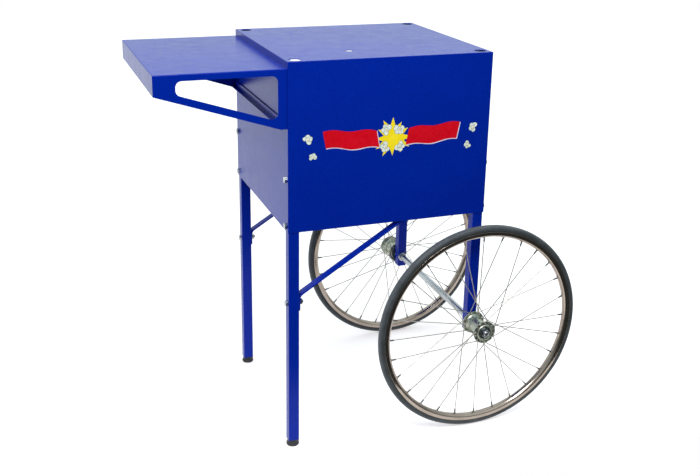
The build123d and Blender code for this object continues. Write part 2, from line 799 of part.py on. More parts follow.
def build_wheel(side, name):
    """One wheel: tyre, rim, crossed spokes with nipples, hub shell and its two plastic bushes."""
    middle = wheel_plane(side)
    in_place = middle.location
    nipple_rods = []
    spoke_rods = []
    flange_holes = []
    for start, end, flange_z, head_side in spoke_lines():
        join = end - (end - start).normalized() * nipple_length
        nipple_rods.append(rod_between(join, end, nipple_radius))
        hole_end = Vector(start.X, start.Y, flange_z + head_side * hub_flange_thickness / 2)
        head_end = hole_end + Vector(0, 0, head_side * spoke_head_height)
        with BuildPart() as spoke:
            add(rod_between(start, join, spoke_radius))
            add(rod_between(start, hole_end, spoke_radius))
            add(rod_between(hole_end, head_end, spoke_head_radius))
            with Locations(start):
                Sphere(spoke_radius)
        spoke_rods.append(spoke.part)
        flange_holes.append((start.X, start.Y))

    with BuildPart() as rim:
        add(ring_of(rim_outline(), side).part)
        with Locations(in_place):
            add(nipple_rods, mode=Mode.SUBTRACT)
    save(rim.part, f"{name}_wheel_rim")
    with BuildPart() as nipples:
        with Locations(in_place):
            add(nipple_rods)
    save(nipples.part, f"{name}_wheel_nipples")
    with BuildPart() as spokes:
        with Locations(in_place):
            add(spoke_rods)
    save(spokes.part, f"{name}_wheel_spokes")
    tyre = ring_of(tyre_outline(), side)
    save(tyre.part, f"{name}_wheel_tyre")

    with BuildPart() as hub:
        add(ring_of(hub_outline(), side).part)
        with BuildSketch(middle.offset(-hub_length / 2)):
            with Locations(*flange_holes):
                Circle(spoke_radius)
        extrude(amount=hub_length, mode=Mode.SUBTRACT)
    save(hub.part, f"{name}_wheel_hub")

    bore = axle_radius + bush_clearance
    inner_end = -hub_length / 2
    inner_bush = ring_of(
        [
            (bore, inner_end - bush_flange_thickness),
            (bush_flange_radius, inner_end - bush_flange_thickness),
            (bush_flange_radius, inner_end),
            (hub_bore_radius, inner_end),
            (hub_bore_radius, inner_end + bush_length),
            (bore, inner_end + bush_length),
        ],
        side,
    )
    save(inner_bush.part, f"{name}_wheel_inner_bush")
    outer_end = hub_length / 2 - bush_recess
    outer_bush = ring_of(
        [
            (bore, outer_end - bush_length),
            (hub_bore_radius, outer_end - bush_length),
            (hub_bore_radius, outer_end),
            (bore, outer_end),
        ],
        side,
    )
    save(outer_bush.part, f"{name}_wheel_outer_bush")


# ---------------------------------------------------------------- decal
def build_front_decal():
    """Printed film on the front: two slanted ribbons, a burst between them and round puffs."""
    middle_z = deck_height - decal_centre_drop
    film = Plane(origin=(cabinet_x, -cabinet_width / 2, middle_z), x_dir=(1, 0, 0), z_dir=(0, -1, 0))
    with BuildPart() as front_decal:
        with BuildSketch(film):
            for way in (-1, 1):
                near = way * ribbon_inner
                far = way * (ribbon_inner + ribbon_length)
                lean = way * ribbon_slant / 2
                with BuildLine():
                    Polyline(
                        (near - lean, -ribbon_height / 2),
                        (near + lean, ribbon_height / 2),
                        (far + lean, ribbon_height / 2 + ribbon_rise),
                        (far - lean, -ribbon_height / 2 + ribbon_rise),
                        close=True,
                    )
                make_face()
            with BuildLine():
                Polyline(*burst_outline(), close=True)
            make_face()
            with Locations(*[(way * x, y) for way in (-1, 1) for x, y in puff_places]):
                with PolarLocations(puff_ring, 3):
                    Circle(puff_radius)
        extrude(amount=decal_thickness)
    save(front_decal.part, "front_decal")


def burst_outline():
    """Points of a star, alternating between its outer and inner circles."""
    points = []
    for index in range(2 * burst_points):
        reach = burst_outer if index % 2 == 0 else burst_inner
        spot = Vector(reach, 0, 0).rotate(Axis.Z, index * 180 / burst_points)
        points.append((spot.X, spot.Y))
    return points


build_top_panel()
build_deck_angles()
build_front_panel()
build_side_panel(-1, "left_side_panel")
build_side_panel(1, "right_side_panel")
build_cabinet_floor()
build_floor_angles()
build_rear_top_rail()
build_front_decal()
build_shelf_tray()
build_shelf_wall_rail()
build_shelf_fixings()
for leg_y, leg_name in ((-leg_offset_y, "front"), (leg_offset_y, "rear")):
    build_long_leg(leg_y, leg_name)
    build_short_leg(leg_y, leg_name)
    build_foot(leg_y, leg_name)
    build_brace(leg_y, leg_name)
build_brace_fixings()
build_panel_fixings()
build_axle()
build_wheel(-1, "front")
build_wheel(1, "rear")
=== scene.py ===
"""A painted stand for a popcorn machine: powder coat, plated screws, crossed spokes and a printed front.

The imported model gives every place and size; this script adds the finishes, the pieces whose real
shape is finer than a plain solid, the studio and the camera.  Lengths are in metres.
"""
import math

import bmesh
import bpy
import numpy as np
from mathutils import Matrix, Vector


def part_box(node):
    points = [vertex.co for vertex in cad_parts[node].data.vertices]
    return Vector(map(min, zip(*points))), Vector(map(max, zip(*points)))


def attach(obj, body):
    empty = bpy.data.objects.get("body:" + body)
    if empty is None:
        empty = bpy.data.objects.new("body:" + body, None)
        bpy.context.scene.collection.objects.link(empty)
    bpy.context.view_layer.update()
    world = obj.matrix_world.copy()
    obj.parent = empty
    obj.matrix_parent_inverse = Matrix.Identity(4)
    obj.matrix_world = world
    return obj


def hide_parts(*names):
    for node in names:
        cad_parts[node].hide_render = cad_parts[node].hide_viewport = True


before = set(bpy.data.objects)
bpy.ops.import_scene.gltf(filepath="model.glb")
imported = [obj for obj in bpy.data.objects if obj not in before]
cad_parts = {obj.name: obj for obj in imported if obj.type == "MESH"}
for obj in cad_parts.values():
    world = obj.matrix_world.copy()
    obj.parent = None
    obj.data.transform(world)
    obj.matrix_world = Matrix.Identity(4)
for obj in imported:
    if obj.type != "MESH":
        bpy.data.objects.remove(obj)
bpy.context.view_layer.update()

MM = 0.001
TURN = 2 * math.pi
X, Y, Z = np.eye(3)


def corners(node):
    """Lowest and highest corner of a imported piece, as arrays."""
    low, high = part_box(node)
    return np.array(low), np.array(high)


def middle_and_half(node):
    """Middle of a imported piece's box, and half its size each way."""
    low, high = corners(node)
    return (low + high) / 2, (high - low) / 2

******

#### Work to be completed
Give back, word for word, each line from the one containing "build_top_panel()" down to the one containing "bpy.context.scene.collection.objects.link(empty)", including those two lines.

#### Task solution
build_top_panel()
build_deck_angles()
build_front_panel()
build_side_panel(-1, "left_side_panel")
build_side_panel(1, "right_side_panel")
build_cabinet_floor()
build_floor_angles()
build_rear_top_rail()
build_front_decal()
build_shelf_tray()
build_shelf_wall_rail()
build_shelf_fixings()
for leg_y, leg_name in ((-leg_offset_y, "front"), (leg_offset_y, "rear")):
    build_long_leg(leg_y, leg_name)
    build_short_leg(leg_y, leg_name)
    build_foot(leg_y, leg_name)
    build_brace(leg_y, leg_name)
build_brace_fixings()
build_panel_fixings()
build_axle()
build_wheel(-1, "front")
build_wheel(1, "rear")
=== scene.py ===
"""A painted stand for a popcorn machine: powder coat, plated screws, crossed spokes and a printed front.

The imported model gives every place and size; this script adds the finishes, the pieces whose real
shape is finer than a plain solid, the studio and the camera.  Lengths are in metres.
"""
import math

import bmesh
import bpy
import numpy as np
from mathutils import Matrix, Vector


def part_box(node):
    points = [vertex.co for vertex in cad_parts[node].data.vertices]
    return Vector(map(min, zip(*points))), Vector(map(max, zip(*points)))


def attach(obj, body):
    empty = bpy.data.objects.get("body:" + body)
    if empty is None:
        empty = bpy.data.objects.new("body:" + body, None)
        bpy.context.scene.collection.objects.link(empty)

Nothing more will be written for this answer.